[Items from a data source]
┏━━

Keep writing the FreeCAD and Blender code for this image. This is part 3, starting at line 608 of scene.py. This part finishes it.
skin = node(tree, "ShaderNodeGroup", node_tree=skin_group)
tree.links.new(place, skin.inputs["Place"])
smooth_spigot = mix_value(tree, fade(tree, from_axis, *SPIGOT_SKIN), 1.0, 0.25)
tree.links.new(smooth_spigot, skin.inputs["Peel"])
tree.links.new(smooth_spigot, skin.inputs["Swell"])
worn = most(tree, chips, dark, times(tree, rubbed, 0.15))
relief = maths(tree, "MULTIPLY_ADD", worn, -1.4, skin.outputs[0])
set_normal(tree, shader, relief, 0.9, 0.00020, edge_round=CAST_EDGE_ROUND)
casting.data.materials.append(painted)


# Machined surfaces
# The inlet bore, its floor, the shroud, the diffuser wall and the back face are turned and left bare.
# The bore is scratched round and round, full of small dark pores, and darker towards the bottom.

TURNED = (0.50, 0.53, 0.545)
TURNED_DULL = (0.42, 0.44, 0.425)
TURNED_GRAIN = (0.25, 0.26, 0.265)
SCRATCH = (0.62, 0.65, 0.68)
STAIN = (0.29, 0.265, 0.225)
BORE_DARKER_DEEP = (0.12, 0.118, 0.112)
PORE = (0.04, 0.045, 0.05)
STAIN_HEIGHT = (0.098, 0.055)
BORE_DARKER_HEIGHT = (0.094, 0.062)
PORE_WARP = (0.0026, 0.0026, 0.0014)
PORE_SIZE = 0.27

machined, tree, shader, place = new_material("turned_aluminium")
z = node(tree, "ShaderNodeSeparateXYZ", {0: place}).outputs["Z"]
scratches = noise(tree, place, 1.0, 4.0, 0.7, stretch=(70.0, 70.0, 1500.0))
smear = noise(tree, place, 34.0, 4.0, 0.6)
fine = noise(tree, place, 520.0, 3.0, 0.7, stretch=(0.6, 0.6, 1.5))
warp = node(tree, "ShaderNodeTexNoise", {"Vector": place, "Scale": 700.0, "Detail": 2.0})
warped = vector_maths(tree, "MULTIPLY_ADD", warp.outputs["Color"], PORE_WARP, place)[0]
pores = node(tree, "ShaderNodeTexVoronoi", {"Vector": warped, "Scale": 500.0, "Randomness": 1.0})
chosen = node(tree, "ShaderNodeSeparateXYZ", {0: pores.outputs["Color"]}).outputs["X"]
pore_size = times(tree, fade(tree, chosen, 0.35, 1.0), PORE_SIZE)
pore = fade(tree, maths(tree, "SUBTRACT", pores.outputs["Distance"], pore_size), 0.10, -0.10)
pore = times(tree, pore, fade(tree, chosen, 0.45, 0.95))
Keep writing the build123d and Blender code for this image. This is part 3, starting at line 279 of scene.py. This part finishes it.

┗━━
┏━━

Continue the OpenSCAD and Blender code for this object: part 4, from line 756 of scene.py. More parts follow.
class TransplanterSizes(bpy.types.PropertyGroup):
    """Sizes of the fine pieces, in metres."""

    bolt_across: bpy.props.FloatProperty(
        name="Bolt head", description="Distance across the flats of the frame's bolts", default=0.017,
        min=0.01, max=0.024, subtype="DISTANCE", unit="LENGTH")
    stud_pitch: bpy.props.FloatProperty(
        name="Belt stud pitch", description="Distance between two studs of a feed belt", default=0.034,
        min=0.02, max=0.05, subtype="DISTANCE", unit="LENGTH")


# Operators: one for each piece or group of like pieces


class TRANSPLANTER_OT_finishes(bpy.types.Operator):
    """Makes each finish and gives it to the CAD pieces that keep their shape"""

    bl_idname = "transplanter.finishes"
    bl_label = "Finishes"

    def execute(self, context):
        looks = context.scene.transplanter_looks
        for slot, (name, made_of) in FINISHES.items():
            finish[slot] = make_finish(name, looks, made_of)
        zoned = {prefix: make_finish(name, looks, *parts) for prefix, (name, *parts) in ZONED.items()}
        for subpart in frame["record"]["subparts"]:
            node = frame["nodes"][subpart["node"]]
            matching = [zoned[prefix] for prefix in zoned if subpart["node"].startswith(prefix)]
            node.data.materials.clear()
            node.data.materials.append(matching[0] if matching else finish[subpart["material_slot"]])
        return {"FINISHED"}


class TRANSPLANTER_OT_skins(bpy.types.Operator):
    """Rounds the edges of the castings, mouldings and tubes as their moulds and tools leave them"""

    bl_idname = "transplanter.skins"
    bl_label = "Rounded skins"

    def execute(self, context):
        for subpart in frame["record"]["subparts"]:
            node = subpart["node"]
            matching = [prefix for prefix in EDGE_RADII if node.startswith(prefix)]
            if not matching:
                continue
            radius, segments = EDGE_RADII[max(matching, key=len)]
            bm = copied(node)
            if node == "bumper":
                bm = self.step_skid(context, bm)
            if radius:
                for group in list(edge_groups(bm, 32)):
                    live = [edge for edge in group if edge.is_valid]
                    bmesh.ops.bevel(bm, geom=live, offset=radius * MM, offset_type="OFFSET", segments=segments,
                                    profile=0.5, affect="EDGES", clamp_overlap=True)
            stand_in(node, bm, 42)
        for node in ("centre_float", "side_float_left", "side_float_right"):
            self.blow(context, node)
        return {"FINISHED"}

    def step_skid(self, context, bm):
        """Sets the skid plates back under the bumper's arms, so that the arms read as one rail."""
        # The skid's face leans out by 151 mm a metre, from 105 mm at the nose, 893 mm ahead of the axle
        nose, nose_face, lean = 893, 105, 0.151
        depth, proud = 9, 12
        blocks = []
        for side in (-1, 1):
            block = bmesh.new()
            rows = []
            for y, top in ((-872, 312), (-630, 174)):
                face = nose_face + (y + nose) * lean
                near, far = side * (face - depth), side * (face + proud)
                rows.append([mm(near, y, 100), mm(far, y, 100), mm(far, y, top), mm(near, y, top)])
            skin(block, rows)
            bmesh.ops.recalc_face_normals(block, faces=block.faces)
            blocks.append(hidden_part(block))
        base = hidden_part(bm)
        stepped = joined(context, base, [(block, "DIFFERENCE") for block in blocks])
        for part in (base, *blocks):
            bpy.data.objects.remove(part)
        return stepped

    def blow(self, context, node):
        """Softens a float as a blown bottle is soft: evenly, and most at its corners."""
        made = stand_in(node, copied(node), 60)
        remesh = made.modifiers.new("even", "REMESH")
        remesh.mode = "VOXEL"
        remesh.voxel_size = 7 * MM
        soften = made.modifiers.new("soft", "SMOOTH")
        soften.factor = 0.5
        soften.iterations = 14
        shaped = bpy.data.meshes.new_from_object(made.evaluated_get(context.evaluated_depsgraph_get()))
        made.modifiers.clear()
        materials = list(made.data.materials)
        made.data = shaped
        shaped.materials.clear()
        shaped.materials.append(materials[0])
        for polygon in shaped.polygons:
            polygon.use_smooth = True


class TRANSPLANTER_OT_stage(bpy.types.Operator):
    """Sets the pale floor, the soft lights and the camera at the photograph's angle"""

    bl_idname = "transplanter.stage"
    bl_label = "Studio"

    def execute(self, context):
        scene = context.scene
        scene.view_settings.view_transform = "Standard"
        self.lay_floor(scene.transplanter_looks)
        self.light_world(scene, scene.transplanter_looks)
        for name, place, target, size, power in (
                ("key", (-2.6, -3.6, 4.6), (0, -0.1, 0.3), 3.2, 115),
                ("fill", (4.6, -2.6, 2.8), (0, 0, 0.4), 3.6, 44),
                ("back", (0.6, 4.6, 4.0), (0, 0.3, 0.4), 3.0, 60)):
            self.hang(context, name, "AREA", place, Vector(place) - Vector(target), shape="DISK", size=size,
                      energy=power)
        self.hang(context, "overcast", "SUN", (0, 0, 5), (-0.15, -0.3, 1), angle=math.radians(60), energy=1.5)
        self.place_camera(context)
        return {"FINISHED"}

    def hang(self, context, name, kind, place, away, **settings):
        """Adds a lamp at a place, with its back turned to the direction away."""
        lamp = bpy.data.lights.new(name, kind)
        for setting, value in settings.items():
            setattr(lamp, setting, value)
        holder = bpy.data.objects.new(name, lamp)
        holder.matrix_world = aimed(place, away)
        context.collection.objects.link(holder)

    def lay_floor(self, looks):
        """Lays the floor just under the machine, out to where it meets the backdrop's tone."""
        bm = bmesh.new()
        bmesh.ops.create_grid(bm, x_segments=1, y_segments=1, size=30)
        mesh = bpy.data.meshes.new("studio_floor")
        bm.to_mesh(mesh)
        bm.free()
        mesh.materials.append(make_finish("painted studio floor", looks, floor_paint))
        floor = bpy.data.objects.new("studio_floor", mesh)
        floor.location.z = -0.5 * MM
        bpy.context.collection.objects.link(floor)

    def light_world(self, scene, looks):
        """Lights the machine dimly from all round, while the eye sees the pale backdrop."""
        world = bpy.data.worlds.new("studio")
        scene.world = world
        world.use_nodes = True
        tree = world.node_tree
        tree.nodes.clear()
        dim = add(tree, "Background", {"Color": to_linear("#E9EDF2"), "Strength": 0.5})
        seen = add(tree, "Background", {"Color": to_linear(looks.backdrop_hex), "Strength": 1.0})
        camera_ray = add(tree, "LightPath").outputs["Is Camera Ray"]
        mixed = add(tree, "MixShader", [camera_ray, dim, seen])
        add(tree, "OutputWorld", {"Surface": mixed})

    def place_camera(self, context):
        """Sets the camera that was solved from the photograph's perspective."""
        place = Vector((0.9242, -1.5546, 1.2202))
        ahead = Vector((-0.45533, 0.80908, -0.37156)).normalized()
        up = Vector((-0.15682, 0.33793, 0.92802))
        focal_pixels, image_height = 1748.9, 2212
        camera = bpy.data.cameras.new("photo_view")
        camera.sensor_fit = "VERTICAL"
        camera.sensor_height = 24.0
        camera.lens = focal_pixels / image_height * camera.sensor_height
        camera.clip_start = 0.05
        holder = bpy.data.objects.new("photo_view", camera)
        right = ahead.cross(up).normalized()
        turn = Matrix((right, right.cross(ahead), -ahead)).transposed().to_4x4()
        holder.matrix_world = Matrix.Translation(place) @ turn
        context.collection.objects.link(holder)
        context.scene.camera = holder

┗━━

> _TASK DESCRIPTION_: Above are the records; from them, give again exactly the lines from the one containing "Keep writing the FreeCAD" through the one containing "PORE_SIZE = 0.27", both included.

> _CORRECT OUTPUT_:
Keep writing the FreeCAD and Blender code for this image. This is part 3, starting at line 608 of scene.py. This part finishes it.
skin = node(tree, "ShaderNodeGroup", node_tree=skin_group)
tree.links.new(place, skin.inputs["Place"])
smooth_spigot = mix_value(tree, fade(tree, from_axis, *SPIGOT_SKIN), 1.0, 0.25)
tree.links.new(smooth_spigot, skin.inputs["Peel"])
tree.links.new(smooth_spigot, skin.inputs["Swell"])
worn = most(tree, chips, dark, times(tree, rubbed, 0.15))
relief = maths(tree, "MULTIPLY_ADD", worn, -1.4, skin.outputs[0])
set_normal(tree, shader, relief, 0.9, 0.00020, edge_round=CAST_EDGE_ROUND)
casting.data.materials.append(painted)


# Machined surfaces
# The inlet bore, its floor, the shroud, the diffuser wall and the back face are turned and left bare.
# The bore is scratched round and round, full of small dark pores, and darker towards the bottom.

TURNED = (0.50, 0.53, 0.545)
TURNED_DULL = (0.42, 0.44, 0.425)
TURNED_GRAIN = (0.25, 0.26, 0.265)
SCRATCH = (0.62, 0.65, 0.68)
STAIN = (0.29, 0.265, 0.225)
BORE_DARKER_DEEP = (0.12, 0.118, 0.112)
PORE = (0.04, 0.045, 0.05)
STAIN_HEIGHT = (0.098, 0.055)
BORE_DARKER_HEIGHT = (0.094, 0.062)
PORE_WARP = (0.0026, 0.0026, 0.0014)
PORE_SIZE = 0.27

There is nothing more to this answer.